Derridean deconstruction became a tool for these cultural critics. Simply stated, deconstruction is a school of thought that posits that words have no meaning. Instead, words have “traces” of meaning. The meaning of a word is continually disappearing, leaving us with only the memory, or trace, of what that meaning once was.
Once they realised the power of this school of thought, the cultural critics embraced it readily, for here they discovered a method of attack on the traditional interpretations of literary works. They used deconstruction to remove traditional meaning and replaced it with new meaning. That meaning was the Political Correctness that infests our society today.
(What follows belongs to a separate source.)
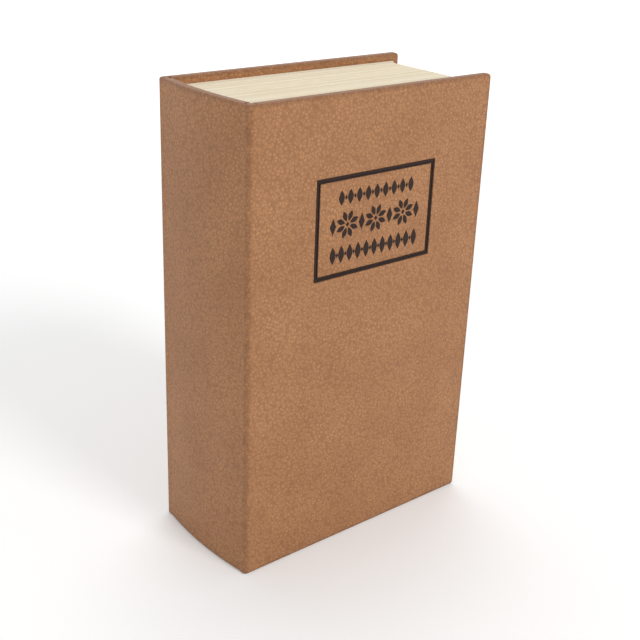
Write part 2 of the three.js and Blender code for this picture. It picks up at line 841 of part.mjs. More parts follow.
// A key lying flat, with the hole for the ring at the origin and its blade along x.
// It is cut alike on both edges, so that it goes in either way up.
function keySolid() {
  const bowCentre = keyBowRadius - keyHoleWeb - keyHoleRadius;
  const bowEnd = bowCentre + keyBowRadius;
  const neckEnd = bowEnd + keyNeckLength;
  const half = keyBladeWidth / 2;
  const tip = neckEnd + keyBladeLength;
  const flat = [0, keyThickness];

  const bow = new THREE.Shape();
  bow.absellipse(bowCentre, 0, keyBowRadius, keyBowRadius * bowFlatteningShare, 0, 2 * Math.PI);
  bow.holes.push(disc([0, 0], keyHoleRadius));
  const neckWidth = [-keyNeckWidth / 2, keyNeckWidth / 2];
  const neck = block([bowCentre + keyHoleRadius, neckEnd], neckWidth, flat);

  // One flat-bottomed cut for each wafer, where the wafer is once the key is home.
  const cuts = (side) =>
    keyCutShares.flatMap((share, i) => {
      const [y0, y1] = waferSpan(i);
      const start = neckEnd + y0 - plugFace;
      const end = neckEnd + y1 - plugFace;
      const depth = keyCutDepth * share;
      return [
        [start - depth / 2, side * half],
        [start, side * (half - depth)],
        [end, side * (half - depth)],
        [end + depth / 2, side * half],
      ];
    });
  const blade = outlineOf([
    [bowEnd, -half],
    ...cuts(-1),
    [tip - half, -half],
    [tip, 0],
    [tip - half, half],
    ...cuts(1).reverse(),
    [bowEnd, half],
  ]);
  return prism(bow, flat, smallDivisions).add(neck).add(prism(blade, flat));
}

// The ring leans on the tray's floor and runs through both keys, whose blades rest on the tail wall.
function makeKeys() {
  const group = new THREE.Group();
  const wallTop = trayTail + sheetSteel;
  const wireFoot = new THREE.Vector3(
    hingeX + ringFromHinge,
    trayFloor - keyGap - ringWire - 2 * ringRadius * Math.sin(ringLeanAngle),
    wallTop + keyGap + ringWire,
  );
  const wire = solidOf(new THREE.TorusGeometry(ringRadius, ringWire, wireSides, 2 * roundDivisions));
  const ring = addNode(group, "key_ring", wire, paint.zinc);
  ring.rotation.x = Math.PI / 2 - ringLeanAngle;
  ring.position.copy(wireFoot);
  ring.position.y += ringRadius * Math.sin(ringLeanAngle);
  ring.position.z += ringRadius * Math.cos(ringLeanAngle);

  const reach = 2 * keyBowRadius - keyHoleWeb - keyHoleRadius + keyNeckLength + keyBladeLength;
  const firstRise = 2 * ringWire + keyGap;
  const tilt = Math.asin(firstRise / reach);
  keyFanAngles.forEach((fan, i) => {
    const low = ringWire + keyGap + i * (keyThickness + keyGap);
    const along = (low + keyThickness / 2) / Math.cos(ringLeanAngle);
    const across = Math.sqrt(ringRadius ** 2 - (ringRadius - along) ** 2);
    const key = addNode(group, `key_${i + 1}`, keySolid(), paint.brass);
    key.position.set(across, along * Math.sin(ringLeanAngle), low).add(wireFoot);
    key.rotation.set(0, tilt, fan);
  });
  return group;
}

const bookSafe = new THREE.Group();
bookSafe.add(
  makeFrontCover(),
  makeBackCover(),
  makeSpine(),
  makeJoints(),
  makePages(),
  makeTray(),
  makeLid(),
  makeTrayHinge(),
  makeLockHousing(),
  makeLockPlug(),
  makeKeys(),
);

export default bookSafe;
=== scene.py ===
# The looks of a book safe: a hollow hardback book that hides a steel cash tray with a locking lid.
#
# Lengths here are in millimetres, and become Blender's metres where a mesh is made. The frame is
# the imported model's: X runs from the spine to the fore-edge, Y from the front cover to the back
# cover, and Z from the tail to the head.

import json
import math
import random

import bmesh
import bpy
from mathutils import Matrix, Vector

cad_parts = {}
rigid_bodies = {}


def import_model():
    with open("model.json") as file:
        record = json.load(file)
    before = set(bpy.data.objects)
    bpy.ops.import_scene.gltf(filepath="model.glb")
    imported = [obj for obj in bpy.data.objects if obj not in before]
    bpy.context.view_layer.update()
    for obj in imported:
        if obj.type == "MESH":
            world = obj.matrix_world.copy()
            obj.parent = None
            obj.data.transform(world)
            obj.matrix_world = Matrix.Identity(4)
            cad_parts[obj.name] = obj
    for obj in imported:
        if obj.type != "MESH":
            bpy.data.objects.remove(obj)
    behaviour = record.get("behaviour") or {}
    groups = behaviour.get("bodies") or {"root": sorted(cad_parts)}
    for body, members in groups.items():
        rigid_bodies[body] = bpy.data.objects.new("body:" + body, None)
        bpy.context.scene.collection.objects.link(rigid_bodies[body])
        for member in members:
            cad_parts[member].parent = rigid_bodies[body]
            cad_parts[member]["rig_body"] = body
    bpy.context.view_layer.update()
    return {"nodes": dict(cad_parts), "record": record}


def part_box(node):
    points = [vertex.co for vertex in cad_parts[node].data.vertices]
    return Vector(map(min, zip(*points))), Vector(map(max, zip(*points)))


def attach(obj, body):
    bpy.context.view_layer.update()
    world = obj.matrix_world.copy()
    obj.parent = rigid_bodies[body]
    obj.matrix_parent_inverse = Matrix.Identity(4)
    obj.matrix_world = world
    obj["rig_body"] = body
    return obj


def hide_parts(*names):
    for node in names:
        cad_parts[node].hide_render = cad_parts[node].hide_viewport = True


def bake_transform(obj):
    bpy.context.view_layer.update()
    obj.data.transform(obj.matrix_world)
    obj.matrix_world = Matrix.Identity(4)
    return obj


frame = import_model()

MM = 0.001

# The camera
AZIMUTH = math.radians(-40.2)
ELEVATION = math.radians(23.1)
ROLL = math.radians(2.2)
EYE_DISTANCE = 434
AIM_DROP = 6.6
LENS = 61.5
NEAR_CLIP = 20
FAR_CLIP = 20000

# The floor and the lamps, in metres. A lamp has its place, its size and its watts.
FLOOR_RADIUS = 6.0
FLOOR_NEAR = 0.4
FLOOR_FAR = 2.5
FLOOR_LIFT_SHARE = 0.16
SKY_SHARE = 0.55
LAMP_AIM = (0, 0, 0.08)
LAMPS = {
    "key": ((0.6, -3.6, 2.7), 1.4, 72),
    "side": ((-3.8, 0.3, 1.8), 2.0, 9),
    "top": ((0.9, 1.4, 4.0), 2.6, 50),
}

# The covering and the papers
SKIN = 0.6
FOLD_RADIUS = 0.8
TURN_IN = 14
PAPER = 0.3
GLUE = 0.05
COVER_CORNER = 1.5
MITRE_GROOVE = 0.35
MITRE_DEPTH = 0.15
EDGE_EASE = 0.15
PAPER_CORNER = 0.6
INFILL_FIT = 0.3
DIP_START = 2
DIP_DEPTH = 0.2
DIP_SLOPE = 1.2
LINER = 0.22
LINER_CORNER = LINER / 3
LINER_EASE = LINER / 4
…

For example, after the traditional meaning of “How Do I Love Thee? ” has been destabilised in the process described above, a feminist critic might come along and - in the absence of a stable traditional interpretation – declare that the poem is “really” concerned with how women in nineteenth-century England were conditioned to see themselves as secondary to men.
The intelligentsia had forgotten its literature in its haste to promote its politics.
Unfortunately, that has not stopped the cultural critics from indoctrinating this new generation in feminist interpretation, Marxist philosophy and so-called “queer theory.” Requirements for reading Shakespeare, Milton, Chaucer, and other dead white males are disappearing, to be replaced by options to take studies in “The Roles of Women in the Renaissance” (an excuse to lament the sexism of the past) or “The Bible as Literature” (a course designed to denigrate the Bible as cleverly crafted fiction instead of God’s truth).
The reliable saviour of the intelligentsia is the common man and his common sense. Common sense dictates that words do mean things, and as deconstruction posits otherwise it will be relegated to the margins of society. Sadly, its effects will linger on – it has given a sense of validity to cultural criticism and established a marketplace for its ideas.